MILESTONE 3: WIKIDATA PROTOTYPE II[edit]

With prototype II, we are moving towards our primary goal of getting Wiktionary-type data into the Wikidata framework. The much simpler GEneral Multilingual Environmental Thesaurus (GEMET, http://www.eionet.eu.int/GEMET) provides a good set of example data to import. For this data, an XML import filter will have to be developed (it does not need to be generic at this point). The existing Wikidata prototype needs to be enriched to become usable by alpha testers; for example, it is essential that there is a way to restore an old revision of an individual data element, and that all changes to the data are recorded in the "Recent Changes" protocol.

Insofar as information from the MediaWiki 1.5 beta is available at this point, this would be a good time to make changes to the database schema if needed.

MILESTONE 4: WIKIDATA PROTOTYPE III[edit]

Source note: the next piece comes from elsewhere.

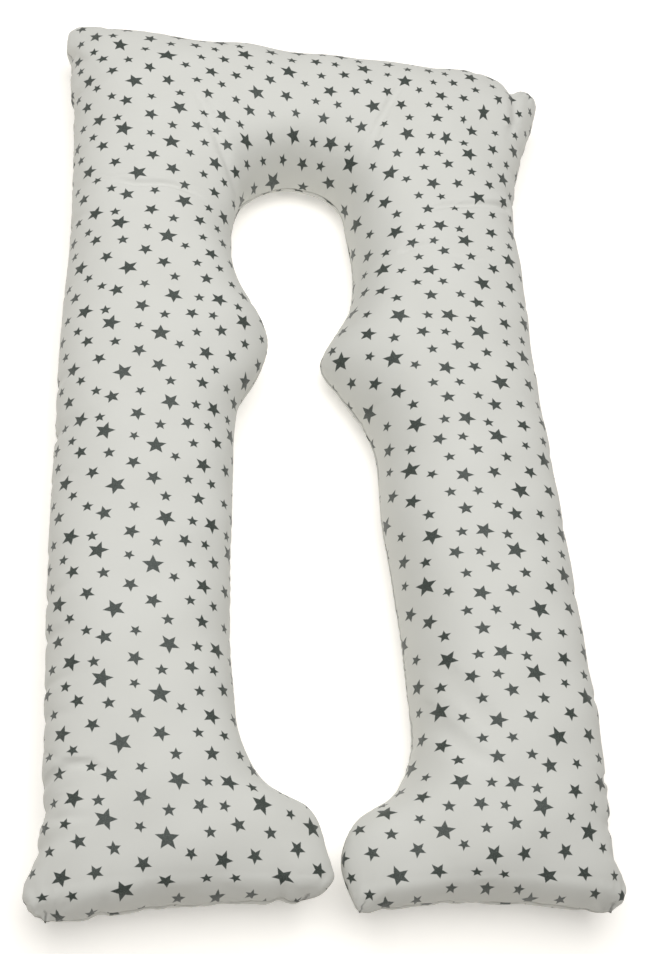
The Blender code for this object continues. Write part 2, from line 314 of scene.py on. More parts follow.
def film_rise(plan):
    """Square root of a film's height over the plan: the film is pushed evenly, held at the seam.

    One linear triangle carries each half of a grid cell; the height solves the film's
    equilibrium, stiffness x height = load, at the points inside the seam.
    """
    index, triangles = grid_triangles(plan.shape[:2])
    corner = plan.reshape(-1, 2)[triangles]
    facing = np.roll(corner, -1, axis=1) - np.roll(corner, 1, axis=1)
    area = 0.5 * np.abs(facing[:, 0, 0] * facing[:, 1, 1] - facing[:, 0, 1] * facing[:, 1, 0])
    stiffness = np.zeros((index.size, index.size))
    pairs = np.einsum("tik,tjk->tij", facing, facing) / (4.0 * area[:, None, None])
    np.add.at(stiffness, (triangles[:, :, None], triangles[:, None, :]), pairs)
    load = np.zeros(index.size)
    np.add.at(load, triangles, (area / 3.0)[:, None])
    inside = index[1:-1, 1:-1].ravel()
    height = np.zeros(index.size)
    height[inside] = np.linalg.solve(stiffness[np.ix_(inside, inside)], load[inside])
    return np.sqrt(np.maximum(height, 0.0)).reshape(plan.shape[:2])


def limited(rise):
    """Rise that follows its value while small and levels off towards THICKEST."""
    return THICKEST * np.tanh((rise / THICKEST) ** 2) ** 0.5


def panel_heights(rise):
    """Heights of the top and the back panel: from the seam, up and down by the film's rise.

    The inner seam of the bar and of the right leg lies lower. The top panel rolls over it with
    its crown as high as elsewhere, and the back panel is flatter there.
    """
    share = 0.5 - 0.5 * np.cos(np.linspace(0.0, np.pi, rise.shape[1]))
    way = np.linspace(0.0, 1.0, rise.shape[0])
    lowered = np.interp(way, DROP_RUN, (0.0, 1.0, 1.0, 0.0))
    lowered = (lowered * lowered * (3.0 - 2.0 * lowered))[:, None] * share ** 2
    crown = limited(TOP_FULLNESS * rise)
    drop = SEAM_DROP * lowered
    top = SEAM_HEIGHT - drop + crown * (1.0 + drop / LEG_CROWN)
    return top, SEAM_HEIGHT - drop - limited(BACK_FULLNESS * (1.0 - DROP_FLAT * lowered) * rise)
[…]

The key goal for prototype III is to greatly increase the circle of alpha testers for the project. Therefore, this prototype will focus on importing existing data from the Wikimedia project "Wiktionary" and making it editable through the Wikidata interface. Specifically, the Wikidata interface will have to be usable to edit a dictionary in multiple languages (see http://meta.wikimedia.org/wiki/The_ultimate_Wiktionary for details). Data display templates will be used to format the data output. These templates can be edited by anyone.

MILESTONE 5: WIKIDATA RELEASE[edit]

The final stage of the project focuses on generalizing the existing functionality and resolving any remaining issues. Most importantly, Wikidata schema definitions must be editable through the wiki interface (though not necessarily after the creation of a Wikidata database). Internationalization of Wikidata records must be fully supported at this point. The code must prove reliable enough to be included in the next release of MediaWiki (1.6 or later).